The answer is very simple and it implies a willful complicity in fraud by the INS which readily cooperates with corporate power to fraudulently justify the claims that no American workers can be found for a specific position.  If you take the time to read the job ads, you will often find ads with extremely esoteric skill set specifications.  Moreover, aside from the primary skills needed for the position, you will find a long list of either irrelevant or trivial skills.  This aggregation of the primary skills (the skills actually needed) and the irrelevant or trivial skills (the skills either not needed or obtainable within, lets estimate, one week of practice) is a ploy used to fraudulently justify hiring an individual that is NOT unique and can easily be found within the American workforce.  I know this because I've seen it done - many times and intentionally.

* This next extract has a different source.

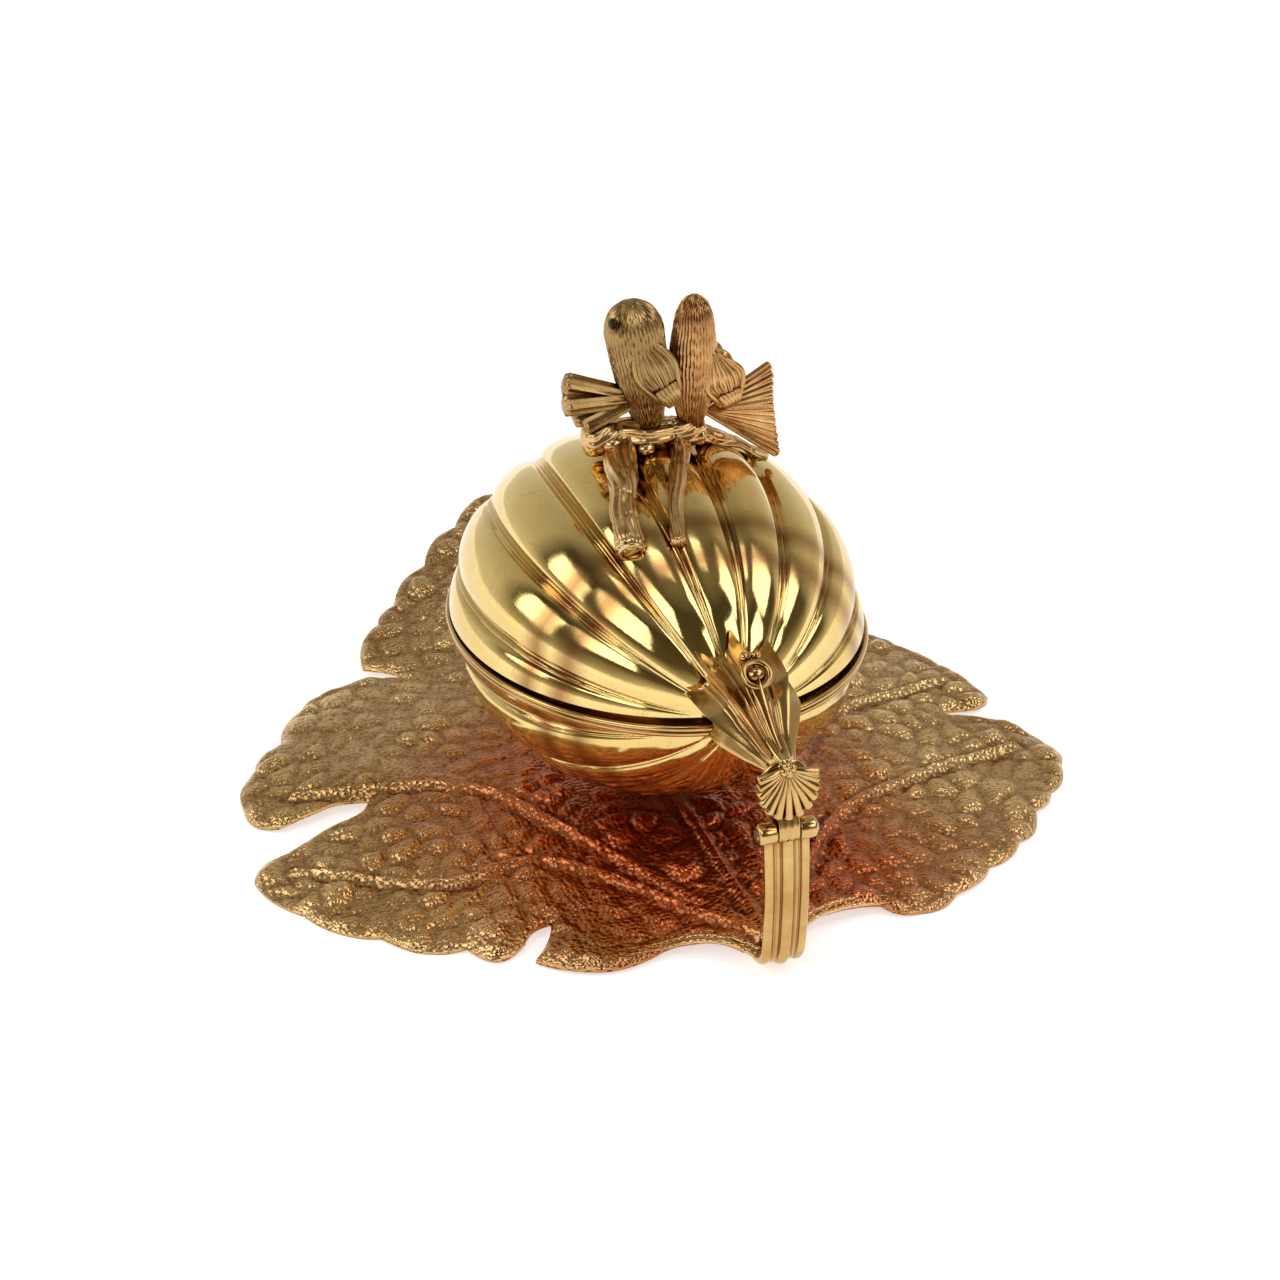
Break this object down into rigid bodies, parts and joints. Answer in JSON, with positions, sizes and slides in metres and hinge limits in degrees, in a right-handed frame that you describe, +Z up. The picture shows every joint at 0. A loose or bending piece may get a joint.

Let me describe a case in point.  While I was working as a department director for a defense contractor, an individual that had previous contact with the company suddenly found himself laid off by Lycos in Massachusetts.  This individual had no special skills that could not be found in significant numbers within the United States.  He was from New Zealand and being laid off meant he could face revocation of his visa if he could not obtain another sponsor within a short period of time.  This, of course, made him vulnerable and vulnerable individuals are willing to accept positions for less than competitive salaries.  Moreover, they are very controllable by their employers who hold not only the ability to fire them, but the ability to have them deported, thereby disrupting their lives on a scale far beyond what can be inflicted on a U.S. citizen.

At the management meeting where hiring this individual was discussed, many of these issues came up.  The president of the corporation stated that it would be easy to ensure his sponsorship, "All we need to do is to get a list of his unique skills and place job ads requiring those skills.  Since it is rare for any two individuals to share exactly the same skills, no one will respond and we can substantiate a claim for sponsorship."

I was a bit surprised by this and I wondered if it was a common practice, so I set out interviewing many people I knew who were in hiring positions within the technical and accounting fields.  Everyone I asked not only agreed that this was a common practice but added the additional information that they, themselves, do it all the time.  In fact, I was told, it has been a common practice for decades.

The INS does not question this practice.  They do not challenge the inclusion of trivial skills listed in combination nor the inclusion of irrelevant skills.  Thus, the INS is complicit in the process.

Is this good for foreign workers?  Well, there are two answers to this.  Yes, it is good in that they have a much easier time finding a technical job in the U.S. than do American workers.  On the other hand, they find themselves paid poorly and vulnerable to the whims and abuse of their employers.  At times of layoffs, it gives them an advantage.  When I was placed in the position of being involved in a layoff process whereby workers needed to be listed in terms of value to the corporation, foreign workers were given a pass and removed from the list when they appeared within the layoff zone.  The reason for this, I believe, is that they represented the most exploitable of the workforce.

It is time for Americans to aggressively challenge job ads that include aggregations of trivial or irrelevant skills.  I suggest responding to these ads with your resume including a statement challenging the necessity of prior acquisition of trivial skills and a demand to know what irrelevant skills are included.  The corporation will be forced to show these resumes to the INS when consideration of the visa is made.